There were also shortages in Ronda and San Pedro, where a BP garage shut at 4pm.
Pauline Olivera, from El Gastor, had been next in line when the pumps were shut.
“I queued for around 20 minutes with around a dozen other cars for the last pump working. And just as I got to the front of the queue it ran out.
“I was very lucky to be able to have made it to Ronda, where there was still a petrol station open.”
More than 90,000 drivers have been summoned to take part in the strike after the union rejected a package of measures put together by the Ministry of Development to help deal with record fuel prices which have risen 20 per cent over the last year.
Hauliers warned that with almost no movement of trucks it would be a matter of days before petrol stations ran dry and supermarket shelves emptied.
Within hours of the strike being called on Sunday queues began to form at petrol pumps as Spaniards rushed to buy fuel and supermarkets reported a surge in customers stockpiling goods.

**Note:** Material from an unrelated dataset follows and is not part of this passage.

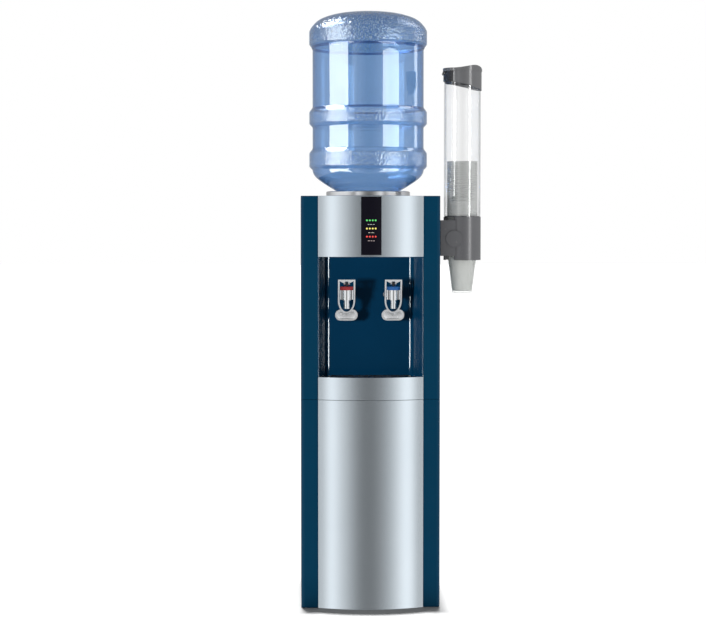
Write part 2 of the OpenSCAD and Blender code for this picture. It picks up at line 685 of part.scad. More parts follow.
module rocker(x)
  translate([x, yr - 3, sw_z]) rotate([-7, 0, 0])
    union() {
      translate([-8.6, 0, 0]) rotate([90, 0, 90]) linear_extrude(17.2)
        polygon([[-5, -9.5], [-8, -3], [-8, 3], [-5, 9.5], [4.6, 11], [6, 10.4], [4.6, 0], [6, -10.4], [4.6, -11]]);
      xcyl(1.5, -10.6, 10.6, 0, 0);
    }
module rocker_hot() color("firebrick") rocker(sw_x[0]);
module rocker_cold() color("seagreen") rocker(sw_x[1]);

module cable_gland() color(dark)
  difference() {
    union() {
      ycyl(8, yr - 6, yr + 0.3, -100, 290);
      ycyl(12, yr + 0.2, yr + 4, -100, 290);
      translate([-100, yr + 4, 290]) rotate([-90, 0, 0]) cylinder(r1 = 8, r2 = 6.4, h = 8);
      ycyl(10.5, yr - 5.4, yr - 1.4, -100, 290);
    }
    ycyl(3.75, yr - 8, yr + 14, -100, 290);
  }

// ---------- cup dispenser ----------

module at_disp() translate([disp_x, disp_y, 0]) children();

module dispenser_bracket() color(grey) {
  difference() {
    union() {
      box(hw + 0.2, hw + 3.2, disp_y - 30, disp_y + 30, 783, 869);
      box(hw + 3, disp_x - 18.4, disp_y - 40.4, disp_y + 37.4, 786, 866);
      // round boss over the clamp, standing just proud of the plate and the collar
      ycyl(18.5, disp_y - 42.6, disp_y - 30, disp_x - 21.8, 824.3);
    }
    zcyl(collar_r + 0.25, 700, 900, disp_x, disp_y);
    for (z = [800, 850]) xcyl(2.2, hw - 5, hw + 12, disp_y, z);
    box(hw + 3.2, disp_x - 45, disp_y - 30, disp_y + 30, 792, 860);
  }
}

module dispenser_collar() color(grey)
  difference() {
    at_disp() rotate_extrude($fn = 120)
      polygon([[collar_r, collar_z0], [collar_r, collar_z1], [tube_r - 1.8, collar_z1], [tube_r - 1.8, collar_z1 + 2.6], [36.7, collar_z1 + 2.6],
               [36.7, 802], [35.5, 798], [35.5, 784], [38.6, 779], [38.6, collar_z0]]);
    box(disp_x - 46, disp_x - 21.8, disp_y - 46, disp_y - 10, 866.2, collar_z1 + 0.01);
    box(disp_x - 46, disp_x - 21.8, disp_y - 46, disp_y - 10, collar_z0 - 1, 785.8);
  }

tube_z1 = 1177;             // top of the clear tube, just inside the lid
hinge_x = disp_x - 42.6;
hinge_z = 1196.4;
split_x = disp_x - 24.5;    // the hinge block is left of this, the lid's skirt right of it

module dispenser_tube() color([0.85, 0.87, 0.87, 0.4]) at_disp()
  difference() {
    zcyl(tube_r, collar_z1 + 0.1, tube_z1, 0, 0);
    zcyl(tube_r - 1.6, 700, 1200, 0, 0);
  }

// side outline of the lid from its lower edge: level by the hinge, rising to a peak, deeper away from the hinge
lid_low = [[-60, 1181.6], [-39, 1178.2], [-24, 1175.7], [-10, 1172.8], [12.7, 1168.1], [29.4, 1161.8], [41.5, 1158.6], [60, 1154]];
lid_top = [[60, 1203], [44.4, 1203], [43.2, 1206], [40.5, 1208.9], [36, 1211.4], [30, 1213], [24, 1213.2], [16, 1212.2], [4, 1209.8], [-8, 1207.8], [-18, 1207.1], [-60, 1208.3]];
function lid_hollow() = [[-25, 1140], [60, 1140], [60, 1198.6], [42.9, 1198.6], [41, 1203.4], [38, 1206.9], [33, 1209.6], [26, 1210.8], [16, 1209.8], [4, 1207.4], [-8, 1205.4], [-20, 1204.6], [-20, 1200.7], [-25, 1200.7]];

module side_cut(pts) translate([disp_x, disp_y + 60, 0]) rotate([90, 0, 0]) linear_extrude(120) polygon(pts);

// hinge block on the wall side, with a slim ring that seats in the mouth of the tube
module dispenser_top_ring() color(grey)
  difference() {
    union() {
      intersection() {
        difference() {
          at_disp() zcyl(43.2, 1150, 1200.1, 0, 0);
          at_disp() zcyl(tube_r + 0.05, 1140, tube_z1 + 0.1, 0, 0);
        }
        side_cut(concat(lid_low, [[60, 1210], [-60, 1210]]));
        box(disp_x - 60, split_x - 0.3, disp_y - 60, disp_y + 60, 1140, 1210);
      }
      at_disp() zcyl(tube_r - 1.65, tube_z1 - 2.6, tube_z1 + 0.2, 0, 0);
      for (s = [-1, 1]) {
        ycyl(3, s > 0 ? disp_y + 6.3 : disp_y - 14, s > 0 ? disp_y + 14 : disp_y - 6.3, hinge_x, hinge_z);
      }
    }
    at_disp() zcyl(38.3, 1150, 1210, 0, 0);
    ycyl(1.5, disp_y - 20, disp_y + 20, hinge_x, hinge_z);
    ycyl(3.2, disp_y - 6.3, disp_y + 6.3, hinge_x, hinge_z);
    box(hinge_x - 6, hinge_x + 2.7, disp_y - 6.3, disp_y + 6.3, hinge_z, 1201);
  }

module lid_pin() color(steel) ycyl(1.5, disp_y - 14, disp_y + 14, hinge_x, hinge_z);

module dispenser_lid() color(grey)
  difference() {
    union() {
      difference() {
        union() {
          intersection() {
            at_disp() zcyl(43.2, 1150, 1202, 0, 0);
            side_cut(concat(lid_low, [[60, 1210], [-60, 1210]]));
            box(split_x + 0.3, disp_x + 60, disp_y - 60, disp_y + 60, 1150, 1203);
          }
          intersection() {
            at_disp() zcyl(44.3, 1200.7, 1220, 0, 0);
            side_cut(concat([[-60, 1200.7], [60, 1200.7]], lid_top));
          }
        }
        intersection() {
          at_disp() zcyl(42.2, 1130, 1230, 0, 0);
          side_cut(lid_hollow());
        }
      }
      ycyl(2.7, disp_y - 6, disp_y + 6, hinge_x, hinge_z);
      box(hinge_x - 2.2, hinge_x + 2.2, disp_y - 6, disp_y + 6, hinge_z, 1201);
    }
    ycyl(1.55, disp_y - 20, disp_y + 20, hinge_x, hinge_z);
  }

rim_r = 35;
cup_h = 92;
base_r = 22.5;
wall_r = 33.6;
pitch = 4.6;

module next_cup() color([0.85, 0.86, 0.86, 0.7]) translate([disp_x, disp_y, cup_z]) rotate_extrude($fn = 96)
  polygon([[0, 1.6], [18, 1.6], [19, 0], [base_r - 0.8, 0], [base_r, 1], [wall_r, 90], [rim_r, 90.2], [rim_r, 91.8], [wall_r, 92],
           [wall_r - 0.6, 91.4], [base_r - 0.7, 2.4], [19.4, 2.4], [18.6, 2.4], [0, 2.4]]);

// the nested cups above it: one solid with every rim showing
module cup_stack() color([0.8, 0.82, 0.82, 0.7]) translate([disp_x, disp_y, cup_z + pitch]) rotate_extrude($fn = 72)
  polygon(concat(
    [[0, 1.6], [base_r - 1.8, 1.6], [base_r - 1, 2.2], [wall_r - 1, 90]],
    [for (i = [0 : cups - 1]) each [[rim_r, 90.2 + i * pitch], [rim_r, 91.8 + i * pitch], [wall_r + 0.2, 92 + i * pitch], [wall_r + 0.2, 94.6 + i * pitch]]],
    [[wall_r - 0.6, 94.2 + (cups - 1) * pitch], [base_r - 0.7, 2.4 + (cups - 1) * pitch], [0, 2.4 + (cups - 1) * pitch]]));

base_plate();
side_panel_left();
side_panel_right();
rear_panel();
rear_screws();
top_cover();
front_frame_upper();
front_frame_lower();
lower_front_panel();
head_panel();
display_window();
led_board();
led_green();
led_yellow();
led_red();
niche_liner();
tray_fascia();
tray_housing();
drip_tray();
drip_grille();
bottle_collar();
bottle_receiver();
feed_probe();
bottle();
bottle_cap();
tap_body_hot();
tap_body_cold();
tap_ring_hot();
tap_ring_cold();
tap_plunger_hot();
tap_plunger_cold();
tap_lever_hot();
tap_lever_cold();
tap_spring_hot();
tap_spring_cold();
tap_nuts();
cold_tank();
cold_insulation();
evaporator_coil();
hot_tank();
heater_and_thermostats();
refrigerant_lines();
water_hoses();
compressor();
compressor_grommets();
condenser();
switch_bezel();
rocker_hot();
rocker_cold();
cable_gland();
drain_pipe();
drain_cap();
dispenser_bracket();
dispenser_collar();
dispenser_tube();
dispenser_top_ring();
dispenser_lid();
lid_pin();
cup_stack();
next_cup();
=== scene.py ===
"""Visual model and studio for the water cooler. Metres, +Z up, front faces -Y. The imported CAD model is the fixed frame."""
import json
import math

import bpy
import bmesh
from mathutils import Matrix, Vector

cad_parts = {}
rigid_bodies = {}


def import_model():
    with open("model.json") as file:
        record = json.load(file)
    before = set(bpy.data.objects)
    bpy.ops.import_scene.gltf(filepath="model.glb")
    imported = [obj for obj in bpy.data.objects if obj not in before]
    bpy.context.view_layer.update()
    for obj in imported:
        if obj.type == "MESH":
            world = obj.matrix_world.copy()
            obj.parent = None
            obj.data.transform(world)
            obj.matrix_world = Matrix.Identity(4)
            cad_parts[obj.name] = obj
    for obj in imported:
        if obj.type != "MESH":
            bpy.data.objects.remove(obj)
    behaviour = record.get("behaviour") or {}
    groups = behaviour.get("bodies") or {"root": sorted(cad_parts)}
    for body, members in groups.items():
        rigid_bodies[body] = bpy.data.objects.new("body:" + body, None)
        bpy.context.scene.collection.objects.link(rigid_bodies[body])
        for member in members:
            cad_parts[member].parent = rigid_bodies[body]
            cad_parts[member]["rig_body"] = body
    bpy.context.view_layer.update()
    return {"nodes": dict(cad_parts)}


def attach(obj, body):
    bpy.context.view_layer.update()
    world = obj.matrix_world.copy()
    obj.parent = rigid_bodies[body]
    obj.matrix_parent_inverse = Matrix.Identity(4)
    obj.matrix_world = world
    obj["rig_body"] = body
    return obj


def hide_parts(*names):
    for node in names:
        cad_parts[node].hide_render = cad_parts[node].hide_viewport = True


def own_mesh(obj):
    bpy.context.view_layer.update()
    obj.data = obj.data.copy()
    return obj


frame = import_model()
N = frame["nodes"]
scene = bpy.context.scene
MM = 0.001

# ------------------------------------------------------------------ numbers shared with the CAD source, in millimetres
HW = 155.0
YF, YR = -155.0, 155.0
YC = -180.0
ARC_R = (117.0**2 + 22.0**2) / 44.0
ARC_Y = YC + ARC_R
TAP_X, TAP_Y, PIN_Z = 52.5, -118.0, 724.5
PADDLE_W, LEVER_W, LEVER_LEAN = 50.7, 38.6, 15.5
BOT_Y = -10.0
DX, DY = 210.3, -80.0
CUP_Z, PITCH, CUPS = 700.0, 4.6, 45


# ------------------------------------------------------------------ camera
def make_camera():
    data = bpy.data.cameras.new("photo_camera")
    cam = bpy.data.objects.new("photo_camera", data)
    scene.collection.objects.link(cam)
    data.sensor_width = 36.0
    data.lens = 83.9
    data.shift_y = -0.0397
    data.clip_start, data.clip_end = 0.05, 200
    pitch, yaw = 0.03892, -0.03292
    fw = Vector((-math.sin(yaw) * math.cos(pitch), math.cos(yaw) * math.cos(pitch), -math.sin(pitch)))
    cam.location = (-0.1595, -3.80, 0.860)
    cam.rotation_euler = fw.to_track_quat("-Z", "Y").to_euler()
    scene.camera = cam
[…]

Long lines of traffic formed at Spanish-French border crossings and television stations showed pictures of abandoned lorries with broken windscreens, lights ripped out and tyres punctured after they were attacked for attempting to defy the strike.
The strike could also cause chaos for thousands of British holidaymakers heading to the Spain this week as truckers form so-called “snail protests” snarling traffic on ring roads around Madrid and Barcelona.
The transport strike comes as a fishermen’s strike across Spain protesting fuel costs entered a second week. Smaller boats that fish closer to the coast had now joined the protest which began on May 30.